▸ **INSTRUCTIONS FOR THE TASK**
Copy every line of the material below word for word.

▸ **PROVIDED ENTRIES**
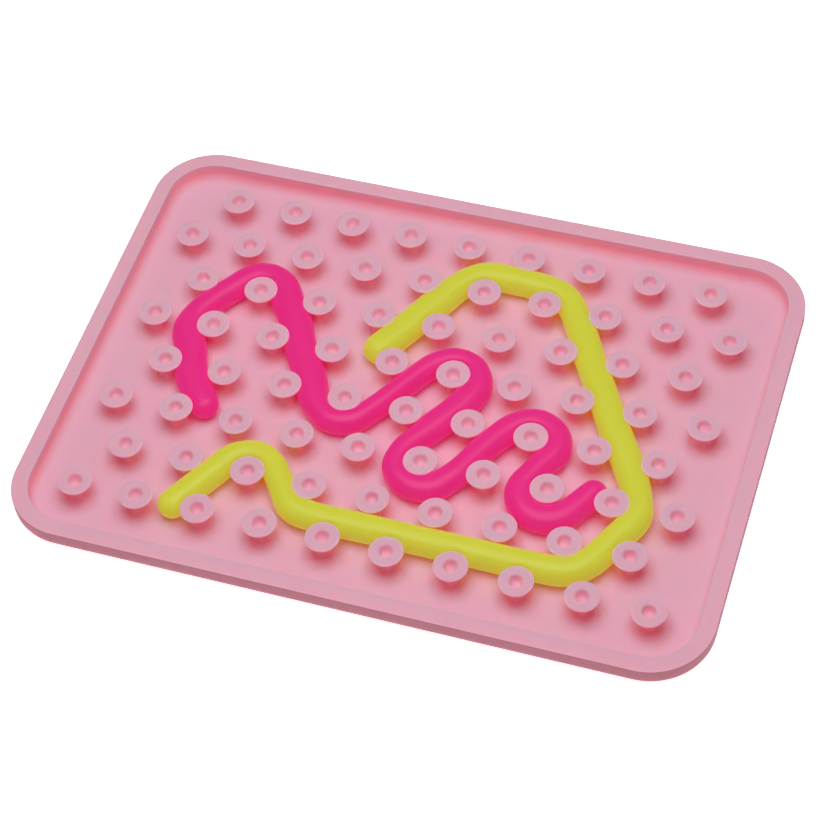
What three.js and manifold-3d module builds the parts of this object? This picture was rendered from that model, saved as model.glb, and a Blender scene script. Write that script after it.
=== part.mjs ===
// A soft peg mat with two stretchy strings: a shallow silicone tray whose floor carries staggered rows of
// short suction-cup pegs, and a magenta and a yellow string threaded between the pegs.
// Millimetres, +Z up. The origin is the centre of the underside, +X runs along the long side and -Y is the front.

import * as THREE from "three";
import { mergeVertices } from "three/addons/utils/BufferGeometryUtils.js";
import Module from "manifold-3d";

const wasm = await Module();
wasm.setup();

// ---- Driving dimensions -------------------------------------------------------------------------------------

// The tray
const MAT_LENGTH = 198;
const MAT_WIDTH = 144;
const CORNER_RADIUS = 18;
const RIM_WIDTH = 4.7;
const RIM_HEIGHT = 6.4;
const FLOOR_THICKNESS = 1;
const UNDERSIDE_ROUND = 2; // radius between the underside and the outer wall
const CORNER_FACETS = 10; // flats along each rounded corner
const ROUND_FACETS = 2; // flats across the underside round

// The pegs
const PITCH = 18; // between neighbouring pegs of one row
const ROW_PITCH = 15.5; // between rows
const PEGS_IN_ROW = [9, 10, 9, 10, 9, 10, 9, 10]; // from the back row to the front row
const STEM_DIAMETER = 5;
const STEM_HEIGHT = 3.4; // straight part, above the floor
const HEAD_DIAMETER = 9.7;
const PEG_HEIGHT = 6.8; // above the floor
const LIP_THICKNESS = 0.7; // the head's edge
const LIP_TAPER = 0.25; // how far the lip's lower edge is drawn in
const DIMPLE_DIAMETER = 4.2;
const DIMPLE_DEPTH = 2;
const DIMPLE_FLOOR_DIAMETER = 2.2;
const PEG_FACETS = 10;
const ROOT_DEPTH = FLOOR_THICKNESS / 2; // how far a peg is rooted in the floor strip

// The strings
const MAGENTA_WIDTH = 8.2;
const YELLOW_WIDTH = 8.8;
const STRING_FLATTENING = 0.92; // height over width: a soft string settles under its own weight and the heads
const STRING_FACETS = 10;
const STRING_STEPS = 78;
const TIP_RINGS = 6; // from pole to pole of a rounded tip
const REST_GAP = 0.2; // under a string
const PEG_GAP = 0.3; // between a string and the pegs that press it back

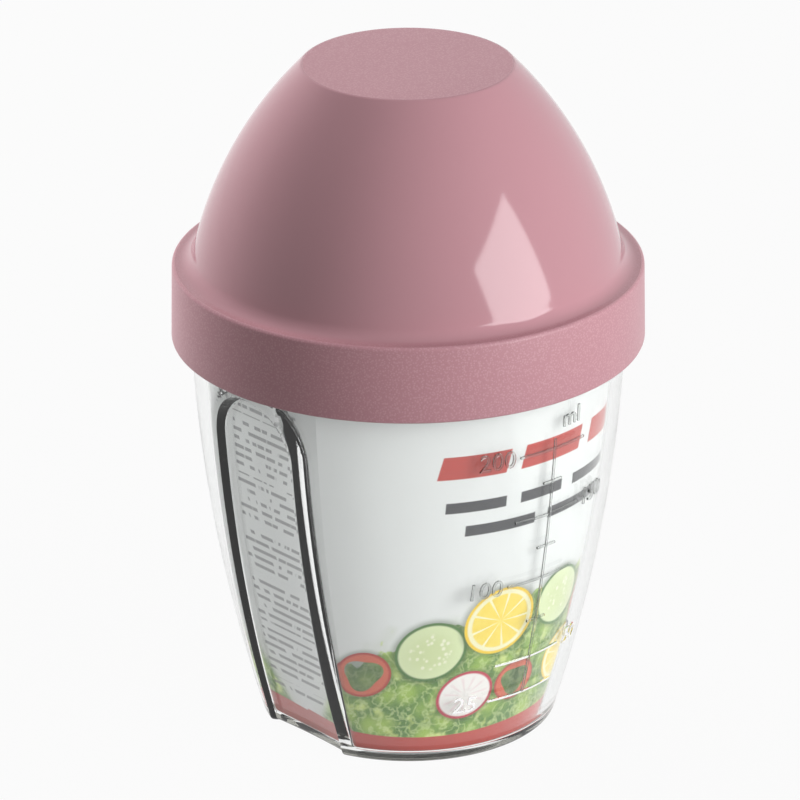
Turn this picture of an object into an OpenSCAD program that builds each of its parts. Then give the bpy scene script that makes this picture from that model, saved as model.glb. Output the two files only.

▸ **ANSWER TO THIS TASK**
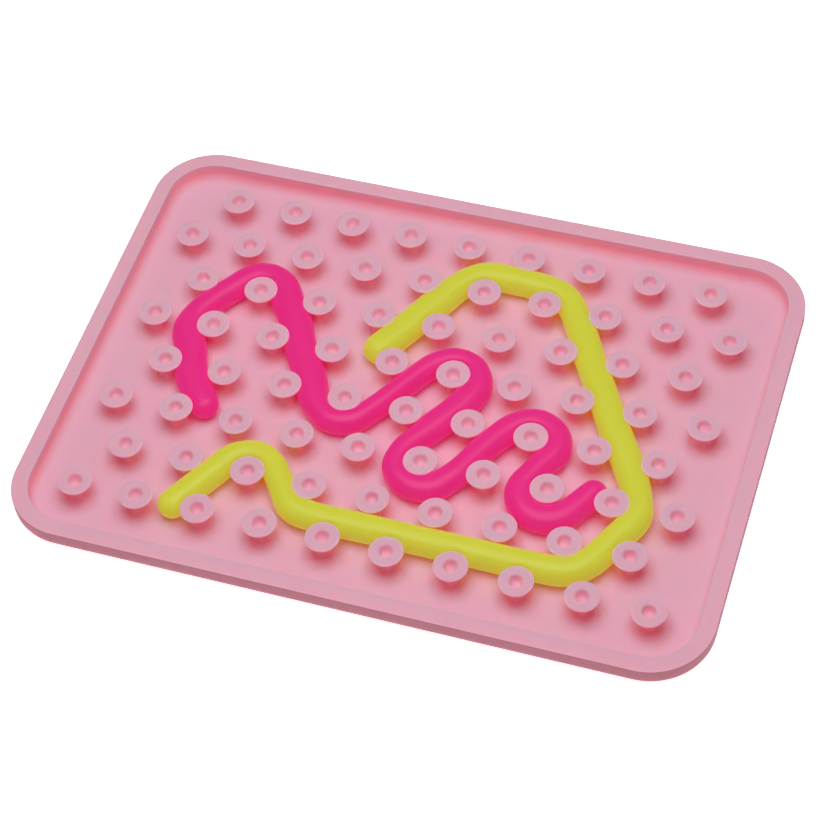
What three.js and manifold-3d module builds the parts of this object? This picture was rendered from that model, saved as model.glb, and a Blender scene script. Write that script after it.
=== part.mjs ===
// A soft peg mat with two stretchy strings: a shallow silicone tray whose floor carries staggered rows of
// short suction-cup pegs, and a magenta and a yellow string threaded between the pegs.
// Millimetres, +Z up. The origin is the centre of the underside, +X runs along the long side and -Y is the front.

import * as THREE from "three";
import { mergeVertices } from "three/addons/utils/BufferGeometryUtils.js";
import Module from "manifold-3d";

const wasm = await Module();
wasm.setup();

// ---- Driving dimensions -------------------------------------------------------------------------------------

// The tray
const MAT_LENGTH = 198;
const MAT_WIDTH = 144;
const CORNER_RADIUS = 18;
const RIM_WIDTH = 4.7;
const RIM_HEIGHT = 6.4;
const FLOOR_THICKNESS = 1;
const UNDERSIDE_ROUND = 2; // radius between the underside and the outer wall
const CORNER_FACETS = 10; // flats along each rounded corner
const ROUND_FACETS = 2; // flats across the underside round

// The pegs
const PITCH = 18; // between neighbouring pegs of one row
const ROW_PITCH = 15.5; // between rows
const PEGS_IN_ROW = [9, 10, 9, 10, 9, 10, 9, 10]; // from the back row to the front row
const STEM_DIAMETER = 5;
const STEM_HEIGHT = 3.4; // straight part, above the floor
const HEAD_DIAMETER = 9.7;
const PEG_HEIGHT = 6.8; // above the floor
const LIP_THICKNESS = 0.7; // the head's edge
const LIP_TAPER = 0.25; // how far the lip's lower edge is drawn in
const DIMPLE_DIAMETER = 4.2;
const DIMPLE_DEPTH = 2;
const DIMPLE_FLOOR_DIAMETER = 2.2;
const PEG_FACETS = 10;
const ROOT_DEPTH = FLOOR_THICKNESS / 2; // how far a peg is rooted in the floor strip

// The strings
const MAGENTA_WIDTH = 8.2;
const YELLOW_WIDTH = 8.8;
const STRING_FLATTENING = 0.92; // height over width: a soft string settles under its own weight and the heads
const STRING_FACETS = 10;
const STRING_STEPS = 78;
const TIP_RINGS = 6; // from pole to pole of a rounded tip
const REST_GAP = 0.2; // under a string
const PEG_GAP = 0.3; // between a string and the pegs that press it back

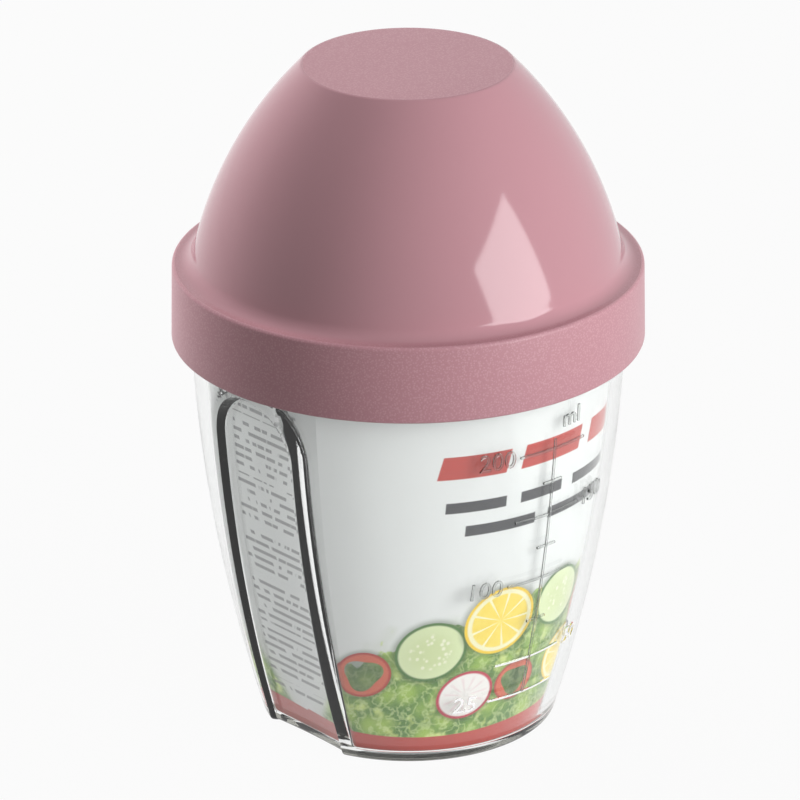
Turn this picture of an object into an OpenSCAD program that builds each of its parts. Then give the bpy scene script that makes this picture from that model, saved as model.glb. Output the two files only.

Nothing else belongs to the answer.